Giovedì 25 Aprile 2024

"Profughi, un'arma puntata contro le democrazie". L'esperta: funziona tre volte su quattro

Per Kelly Greenhill, professoressa alla Tufts University e autrice di 'Armi di migrazione di massa', le maree umane sono una vera e propria opzione militare ad alto tasso di efficacia.

Migranti al porto

Migranti al porto

ROMA, 21 marzo 2017 - "I migranti possono essere utilizzati come un’arma e quando succede nel 75 per cento dei casi chi lo fa ottiene qualcosa dagli Stati che vengono minacciati". Per Kelly Greenhill, professoressa alla Tufts University e autrice di 'Armi di migrazione di massa' (in libreria dal 30 marzo per i tipi della Leg), le maree umane sono una vera e propria opzione militare ad alto tasso di efficacia.

Come funziona questa tattica? "Ci sono due strade. La prima è quella di mandare in tilt la capacità di accogliere i rifugiati, la seconda è quella di influenzare la volontà degli Stati-bersaglio ad accettare i migranti. Quello che sta succedendo in Europa è un classico esempio del primo caso e questo fa capire come mai le minacce della Turchia alla Ue di ‘aprire i rubinetti’ abbiano portato a rapide concessioni da parte dell’Unione".

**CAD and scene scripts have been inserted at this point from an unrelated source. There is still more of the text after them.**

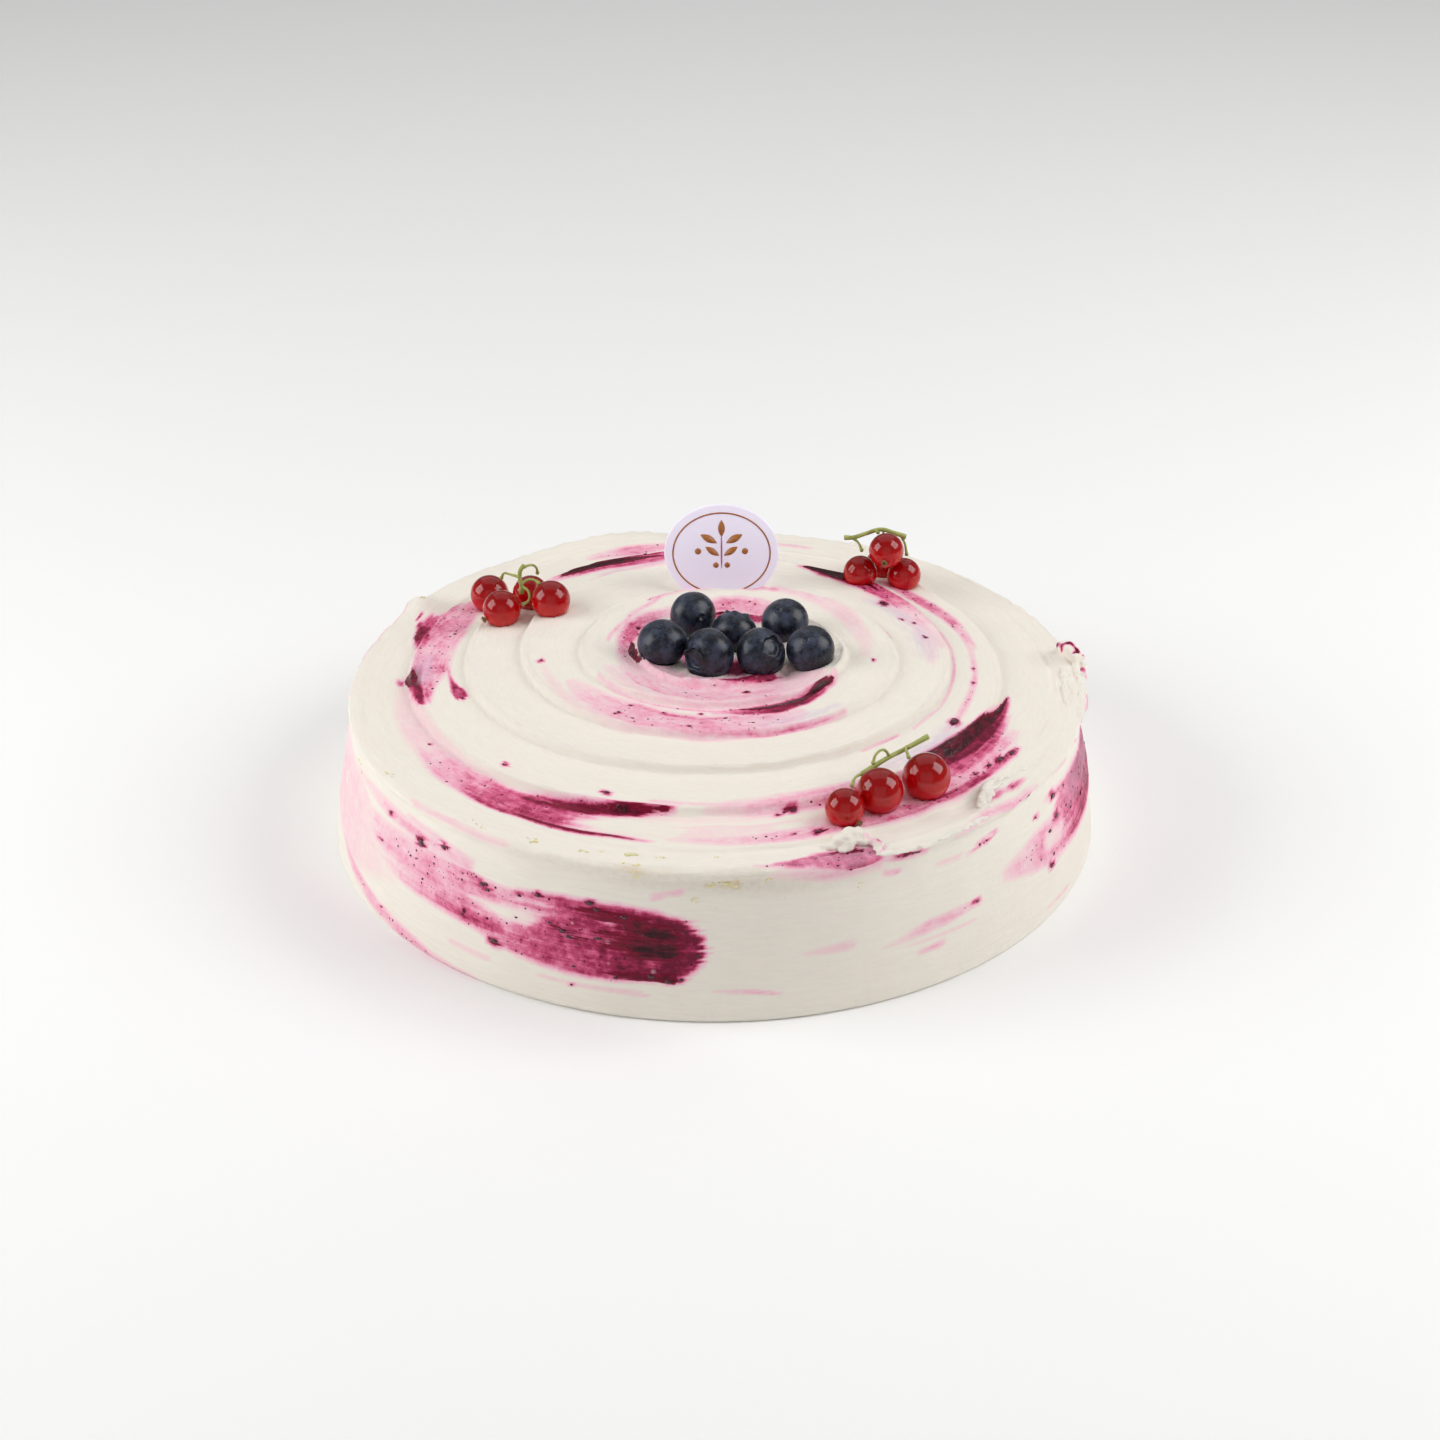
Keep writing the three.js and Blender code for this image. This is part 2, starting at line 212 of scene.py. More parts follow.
def between(tree, value, low, high, start=0.0, end=1.0):
    """An easy curve from start, at low, to end, at high."""
    return node(
        tree, "ShaderNodeMapRange", ("Value", value), ("From Min", low), ("From Max", high),
        ("To Min", start), ("To Max", end), interpolation_type="SMOOTHSTEP",
    ).outputs[0]


def bump(tree, shader, height, strength, distance):
    """Relief too fine for the mesh; distance is in metres."""
    made = node(
        tree, "ShaderNodeBump", ("Height", height), ("Strength", strength), ("Distance", distance)
    )
    tree.links.new(made.outputs[0], shader.inputs["Normal"])


def ramp(tree, factor, tones):
    """A colour that runs through tones: each has its place, 0 to 1, and a picked colour."""
    made = node(tree, "ShaderNodeValToRGB", ("Fac", factor))
    for place, _ in tones[1:-1]:
        made.color_ramp.elements.new(place)
    for element, (place, tone) in zip(made.color_ramp.elements, tones):
        element.position = place
        element.color = picked(*tone)
    return made.outputs["Color"]


def feed(tree, shader, **sockets):
    """Links the sockets of a shader, named as in clear_material, to what drives them."""
    for socket, value in sockets.items():
        connect(tree, shader.inputs[socket.replace("_", " ")], value)


print("a cream tone as light:", [round(v, 3) for v in picked(240, 236, 224)])

# %% [markdown]
# ## Two effects that several finishes share
# Nothing on this cake has one even colour. Two node groups make most of the variety:
# *mottle* is a soft cloud, and *flecks* are scattered round dots of uneven size. Each is
# built once and placed in the materials with its own values.

# %% Node groups


def effect(name, **sockets):
    """An empty node group that puts out one mask; a socket with no value is a vector."""
    tree = bpy.data.node_groups.new(name, "ShaderNodeTree")
    for socket, value in sockets.items():
        kind = "NodeSocketVector" if value is None else "NodeSocketFloat"
        made = tree.interface.new_socket(socket, in_out="INPUT", socket_type=kind)
        if value is not None:
            made.default_value = value
    tree.interface.new_socket("Mask", in_out="OUTPUT", socket_type="NodeSocketFloat")
    return tree, tree.nodes.new("NodeGroupInput").outputs, tree.nodes.new("NodeGroupOutput").inputs


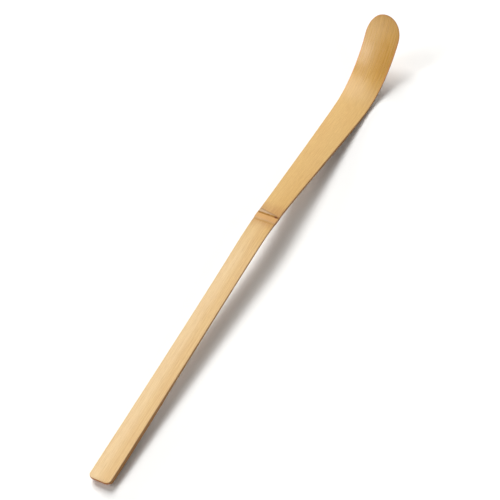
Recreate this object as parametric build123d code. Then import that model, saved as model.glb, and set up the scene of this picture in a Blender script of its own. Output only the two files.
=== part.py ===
from build123d import *
import os
from math import atan2, cos, degrees, dist, radians, sin, sqrt

# A tea scoop carved and bent from one strip of bamboo, lying as it is put down on a table.
# X runs from the cut end of the handle to the tip of the scoop and Z is up. The strip rests on
# its back at the foot of the cut end and on the belly under the bend, with its middle arched clear.
# The origin is on the table, under the middle of the strip. Millimetres and degrees.

# Runs of the strip, measured along its skin face from the cut end to the tip
handle_length = 81.0
node_bend_length = 19.0
shaft_length = 42.5
lead_in_length = 7.0
scoop_length = 30.5

# How far each run turns, upwards positive
handle_turn = 1.6
node_bend_turn = -11.3
shaft_turn = 0.6
lead_in_turn = 4.0
scoop_turn = 75.5

# The strip is split from the wall of a culm, so its skin face keeps the culm's round
culm_radius = 24.0

# Widths across the skin face
cut_end_width = 5.7
waist_width = 5.55
node_width = 6.0
neck_width = 7.3
belly_width = 9.15
tip_width = 10.35

# Thicknesses of the rim, from the edge of the skin face down to the back
cut_end_rim = 2.45
handle_rim = 1.65
relief_rim = 1.4
node_rim = 1.75
shaft_rim = 1.45
belly_rim = 1.1
tip_rim = 0.5

# The broken arris along the skin face, and the wood left on the back of the handle for planing
arris = 0.2
planing_stock = 0.15

# The node's ring round the culm, and the groove that the sheath left beside it
ring_length = 2.8
ring_height = 0.22
scar_offset = 1.5
scar_radius = 0.14

# The rounded outlines of the two ends, and how much wider the tip's rounding starts than the strip
tip_round_length = 7.0
tip_round_margin = 0.03
corner_radius = 0.9

# The knife's bevel under the cut end: what it leaves upright below the skin, and its run on the back
end_upright = 0.95
end_bevel_length = 1.6

# How far a cutting block stands past what it cuts
overrun = 3.0

# The part of the rim that stays upright above the bevel along the back, and the bevel's slope
cut_end_upright_share = 0.92
grip_upright_share = 0.86
handle_upright_share = 0.6
shaft_upright_share = 0.72
tip_upright_share = 0.8
bevel_share = 1.2

# The widening that the rounded tip would have had without its rounding
tip_flare_share = 1.03

# Places on the handle, on the bend at the node, on the shaft and on the lead-in to the scoop
grip_share = 0.26
grip_end_share = 0.45
waist_share = 0.68
planed_share = 0.95
relief_share = 0.3
scar_share = 0.68
neck_share = 0.47
belly_share = 0.95

# Where the cross-sections stand on each run, closer together where it bends or swells
handle_shares = [0, 0.12, 0.2, 0.26, 0.34, 0.45, 0.56, 0.68, 0.8, 0.9]
node_bend_shares = [0, 0.12, 0.24, 0.36, 0.86]
ring_shares = [-2, -1.4, -1, -0.6, -0.3, 0, 0.3, 0.6, 1, 1.4, 2]
shaft_shares = [0, 0.15, 0.3, 0.47, 0.65, 0.85]
lead_in_shares = [0, 0.35, 0.7]
scoop_shares = [0, 0.1, 0.2, 0.3, 0.4, 0.5, 0.6, 0.7, 0.8, 0.9, 1]

# In how many steps the back past the handle is searched for the point that the strip lies on
lying_steps = 600

# Places that follow, measured along the skin face from the cut end
shaft_start = handle_length + node_bend_length
lead_in_start = shaft_start + shaft_length
scoop_start = lead_in_start + lead_in_length
strip_length = scoop_start + scoop_length
grip = handle_length * grip_share
grip_end = handle_length * grip_end_share
waist = handle_length * waist_share
planed_end = handle_length * planed_share
relief = handle_length + node_bend_length * relief_share
scar = handle_length + node_bend_length * scar_share
ring = scar - scar_offset
neck = shaft_start + shaft_length * neck_share
belly = lead_in_start + lead_in_length * belly_share
tip_round_start = strip_length - tip_round_length

runs = [
    (handle_length, handle_turn),
    (node_bend_length, node_bend_turn),
    (shaft_length, shaft_turn),
    (lead_in_length, lead_in_turn),
    (scoop_length, scoop_turn),
]

widths = [
    (0, cut_end_width),
    (waist, waist_width),
    (scar, node_width),
    (neck, neck_width),
    (belly, belly_width),
    (tip_round_start, tip_width),
    (strip_length, tip_width * tip_flare_share),
]

rims = [
    (0, cut_end_rim),
    (planed_end, handle_rim),
    (relief, relief_rim),
    (scar, node_rim),
    (neck, shaft_rim),
    (belly, belly_rim),
    (strip_length, tip_rim),
]

upright_shares = [
    (0, cut_end_upright_share),
    (grip, grip_upright_share),
    (grip_end, handle_upright_share),
    (neck, shaft_upright_share),
    (belly, shaft_upright_share),
    (strip_length, tip_upright_share),
]


def between(table, place):
    """The table's value at a place, on a smooth curve that never swings past its rows."""
    if place <= table[0][0]:
        return table[0][1]
    if place >= table[-1][0]:
        return table[-1][1]
    grades = [(b[1] - a[1]) / (b[0] - a[0]) for a, b in zip(table, table[1:])]
    slopes = [grades[0]]
    for before, after in zip(grades, grades[1:]):
        turning = before * after <= 0
        slopes.append(0 if turning else 2 * before * after / (before + after))
    slopes.append(grades[-1])
    row = max(i for i, (start, _) in enumerate(table) if start <= place)
    span = table[row + 1][0] - table[row][0]
    rise = table[row + 1][1] - table[row][1]
    t = (place - table[row][0]) / span
    lean = slopes[row] * (1 - t) - slopes[row + 1] * t
    return table[row][1] + rise * t * t * (3 - 2 * t) + span * lean * t * (1 - t)


def skin_line(place):
    """X, Z and slope of the skin face's middle line, before the strip is laid down.

    The cut end is upright there. Before it and past the tip the line keeps the nearest bend.
    """
    x, z, slope = 0, 0, 0
    last = len(runs) - 1
    for index, (length, turn) in enumerate(runs):
        part = place if index == last else min(place, length)
        if index:
            part = max(part, 0)
        swing = turn * part / length
        half_swing = radians(swing) / 2
        chord = part * sin(half_swing) / half_swing if swing else part
        x += chord * cos(radians(slope) + half_swing)
        z += chord * sin(radians(slope) + half_swing)
        slope += swing
        place -= part
    return x, z, slope


def plane_at(place):
    """The plane square to the strip at a place, with its y axis out of the skin face."""
    x, z, slope = skin_line(place)
    along = (cos(radians(slope)), 0, sin(radians(slope)))
    return Plane(origin=(x, 0, z), x_dir=(0, 1, 0), z_dir=along)


def crown(half):
    """How far the culm's round drops from the middle of the skin face to a half width."""
    return culm_radius - sqrt(culm_radius**2 - half**2)


def thickness(place):
    """From the middle of the skin face down to the finished back."""
    return crown(between(widths, place) / 2) + between(rims, place)


def back_point(place):
    """X and Z of the middle of the finished back, before the strip is laid down."""
    x, z, slope = skin_line(place)
    depth = thickness(place)
    return x + depth * sin(radians(slope)), z - depth * cos(radians(slope))


def ring_swell(place):
    """How far the node's ring stands above the skin face at a place."""
    reach = (place - ring) / (ring_length / 2)
    return ring_height * max(0, 1 - reach**2) ** 2


def section(place):
    """The strip's cross-section: crowned face, arrises, upright sides, bevels and flat back."""
    half = between(widths, place) / 2
    rim = between(rims, place)
    upright = rim * between(upright_shares, place)
    stock = planing_stock if place < waist else 0
    swell = ring_swell(place)
    right = [
        (half - arris, swell - crown(half - arris)),
        (half, swell - crown(half) - arris),
        (half, -crown(half) - upright),
        (half - (rim - upright) * bevel_share, -crown(half) - rim - stock),
    ]
    left = [(-y, z) for y, z in reversed(right)]
    outline = [ThreePointArc(left[-1], (0, swell), right[0])]
    corners = right + left
    outline += [Line(a, b) for a, b in zip(corners, corners[1:])]
    return plane_at(place) * Face(Wire(outline))


def section_places():
    """Where the cross-sections stand, from short of the cut end to past the tip."""
    places = [-overrun, planed_end, strip_length + overrun]
    places += [handle_length * share for share in handle_shares]
    places += [handle_length + node_bend_length * share for share in node_bend_shares]
    places += [ring + ring_length / 2 * share for share in ring_shares]
    places += [shaft_start + shaft_length * share for share in shaft_shares]
    places += [lead_in_start + lead_in_length * share for share in lead_in_shares]
    places += [scoop_start + scoop_length * share for share in scoop_shares]
    return sorted(set(places))


def bent_strip():
    """The strip with its thickness and width carved and its bends set, but with raw ends."""
    return loft([section(place) for place in section_places()])


def planed_back(x):
    """Z of the planed back of the handle at an X, before the strip is laid down."""
    near_x, near_z = back_point(0)
    far_x, far_z = back_point(planed_end)
    return near_z + (x - near_x) * (far_z - near_z) / (far_x - near_x)


def side_profile_cutter(*corners):
    """A block through the strip from side to side, from the corners of its X and Z outline."""
    outline = Polyline(*corners, corners[0])
    return extrude(Plane.XZ * Face(Wire(outline)), cut_end_width, both=True)


def back_plane_cutter():
    """What a plane takes off to make the back of the handle one flat face."""
    start = -2 * overrun
    stop = back_point(handle_length)[0]
    bottom = planed_back(start) - overrun
    return side_profile_cutter(
        (start, planed_back(start)), (stop, planed_back(stop)), (stop, bottom), (start, bottom)
    )


def end_bevel_cutter():
    """What the knife takes off under the cut end, from its upright face down to the back."""
    run = end_bevel_length
    rise = (planed_back(run) + end_upright) / run
    reach = run + overrun
    bottom = rise * reach - end_upright
    return side_profile_cutter(
        (-overrun, -end_upright - rise * overrun), (reach, bottom), (-overrun, bottom)
    )


def cut_end_cutter():
    """What the saw and the knife take off to leave a square end with rounded corners."""
    depth = thickness(0) + overrun
    block = Rectangle(4 * overrun, cut_end_width + 2 * overrun)
    keep = RectangleRounded(8 * overrun, cut_end_width, corner_radius)
    waste = Pos(-2 * overrun + corner_radius, 0) * block - Pos(4 * overrun, 0) * keep
    return extrude(waste, depth, both=True)


def tip_cutter():
    """What the knife takes off round the tip, square to the skin in the middle of the rounding."""
    x, z, _ = skin_line(tip_round_start)
    tip_x, tip_z, _ = skin_line(strip_length)
    across = tip_width + 2 * overrun
    reach = dist((x, z), (tip_x, tip_z))
    chord = (tip_x - x, 0, tip_z - z)
    face = Plane(origin=(x, 0, z), x_dir=chord, z_dir=(z - tip_z, 0, tip_x - x))
    block = Rectangle(reach + 4 * overrun, across, align=(Align.MIN, Align.CENTER))
    keep = Ellipse(reach, tip_width / 2 + tip_round_margin)
    return extrude(face * (block - keep), 2 * overrun, both=True)


def sheath_scar():
    """The groove that the sheath left on the culm, as a ring round the culm's own axis."""
    groove = Torus(culm_radius, scar_radius)
    return plane_at(scar) * (Pos(0, -culm_radius, 0) * groove)


def lying_slope():
    """The slope from the foot of the cut end to the belly, which becomes level on the table."""
    foot_x, foot_z = end_bevel_length, planed_back(end_bevel_length)
    step = (strip_length - handle_length) / lying_steps
    backs = [back_point(handle_length + step * i) for i in range(lying_steps)]
    return degrees(min(atan2(z - foot_z, x - foot_x) for x, z in backs))


def bamboo_scoop():
    scoop = bent_strip()
    for waste in (back_plane_cutter, cut_end_cutter, end_bevel_cutter, tip_cutter, sheath_scar):
        scoop = scoop - waste()
    scoop = Rot(0, lying_slope(), 0) * scoop
    box = scoop.bounding_box()
    return Pos(-box.center().X, 0, -box.min.Z) * scoop


os.makedirs("parts", exist_ok=True)
export_step(bamboo_scoop(), "parts/bamboo_scoop.step")
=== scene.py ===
# %% [markdown]
# # A bamboo tea scoop, dressed for the picture
# The scoop is one strip of bamboo. A knife gives it its outline, steam bends its end up, and nothing
# is glued or pinned to it. So this lesson builds one piece, and spends its effort on the surface.
#
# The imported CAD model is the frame. Its box is measured first.

# %% Load the frame
import math

import bpy
import numpy as np
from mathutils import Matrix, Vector
from mathutils.bvhtree import BVHTree


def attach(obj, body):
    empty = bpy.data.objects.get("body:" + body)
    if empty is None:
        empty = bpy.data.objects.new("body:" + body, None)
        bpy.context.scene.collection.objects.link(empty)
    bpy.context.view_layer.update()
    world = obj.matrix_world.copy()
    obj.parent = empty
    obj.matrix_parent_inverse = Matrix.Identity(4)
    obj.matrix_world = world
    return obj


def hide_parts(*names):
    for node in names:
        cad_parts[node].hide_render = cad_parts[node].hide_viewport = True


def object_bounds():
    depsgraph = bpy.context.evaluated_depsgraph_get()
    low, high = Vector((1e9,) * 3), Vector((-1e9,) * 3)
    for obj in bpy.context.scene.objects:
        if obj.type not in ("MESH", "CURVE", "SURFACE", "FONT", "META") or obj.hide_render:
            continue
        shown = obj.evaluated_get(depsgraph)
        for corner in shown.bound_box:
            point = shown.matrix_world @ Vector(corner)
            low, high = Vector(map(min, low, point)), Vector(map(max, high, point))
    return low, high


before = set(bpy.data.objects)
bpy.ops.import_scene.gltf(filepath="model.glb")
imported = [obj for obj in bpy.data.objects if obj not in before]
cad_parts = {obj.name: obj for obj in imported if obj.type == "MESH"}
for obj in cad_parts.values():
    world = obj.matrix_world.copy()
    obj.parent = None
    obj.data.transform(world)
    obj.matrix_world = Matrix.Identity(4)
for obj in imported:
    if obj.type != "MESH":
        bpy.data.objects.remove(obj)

cad_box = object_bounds()
MM = 0.001
print("CAD box in mm:", [[round(c / MM, 3) for c in corner] for corner in cad_box])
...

Quanto è efficace questa arma? "Quando si tratta di manipolare l’opinione pubblica, l’81 per cento dei bersagli sono le democrazie liberali. Gli Stati europei, per fare un esempio, sono un obiettivo ideale: molto spesso hanno firmato trattati o hanno approvato leggi che li impegnano a soccorrere chi fugge da violenze e persecuzioni, ma al loro interno ci sono forze politiche che si oppongono strenuamente, per i più disparati motivi, all’accoglienza. E così  fare concessioni, in modo da far sparire il problema, a chi ricatta diventa spesso molto allettante. Dal 1951 chi ha utilizzato questa arma ha strappato qualcosa nel 75 per cento dei casi, come ad esempio nel 1953 quando la Germania Ovest voleva aiuti finanziari dagli Usa, e nel 57 per cento dei casi ha ottenuto tutto ciò che chiedeva, come l’Albania nei primi anni Novanta quando pretendeva dall’Italia derrate alimentari, credito finanziario e altri tipi di assistenza. Una media piuttosto impressionante, visto che la diplomazia Usa ha un tasso di efficacia del 37,5 per cento".

Cosa può fare l’Occidente per evitare di finire in trappola? "Intanto bisogna specificare che non sono sempre gli Stati o i soggetti più deboli a utilizzare questo strumento contro entità più forti. Il caso dell’Europa, dove diversi Paesi Ue hanno sfruttato lo spauracchio-migranti contro altri membri dell’Unione, è esemplare. In ogni caso, non ci sono soluzioni definitive. A volte può essere utile fare delle concessioni, anche se questo può esporre al rischio di ricatti futuri, come è successo negli anni Duemila nello scontro ‘Gheddafi-Ue’. L’altra scelta è quella di intervenire militarmente, ma, proprio come dimostra la Libia, la minaccia non sempre scompare. Oppure si può tentare di influenzare i propri cittadini ad aprire le proprie porte, ma è una strategia di lungo termine, che nel bel mezzo di una crisi spesso è penalizzante".

E chi invece, come l’Ungheria, si chiude a riccio? "C’è anche questa possibilità, ma paradossalmente questa scelta finisce per fare il gioco degli estremisti islamici e aiuta i terroristi a diffondere la loro narrativa su come funziona il diritto alla cittadinanza nelle democrazie liberali". 

Quindi l’Isis potrebbe usare i migranti come un’arma? "Non ci sono prove che lo abbia fatto, ma un ramo del Califfato, quello libico, ha quantomeno minacciato di farlo".

La rimozione di Gheddafi è stata un errore? "Non di per sé. Il problema è che non si è pensato a cosa sarebbe successo una volta eliminato il raìs. I cambi di regime imposto dall’esterno sono sempre rischiosi: la possibilità che emergano nuovi problemi è altissima. È un po’ come tagliare una testa all’idra".

Usare i migranti come un’arma dovrebbe essere considerato un crimine contro l’umanità? "In certe condizioni e in determinati casi sì".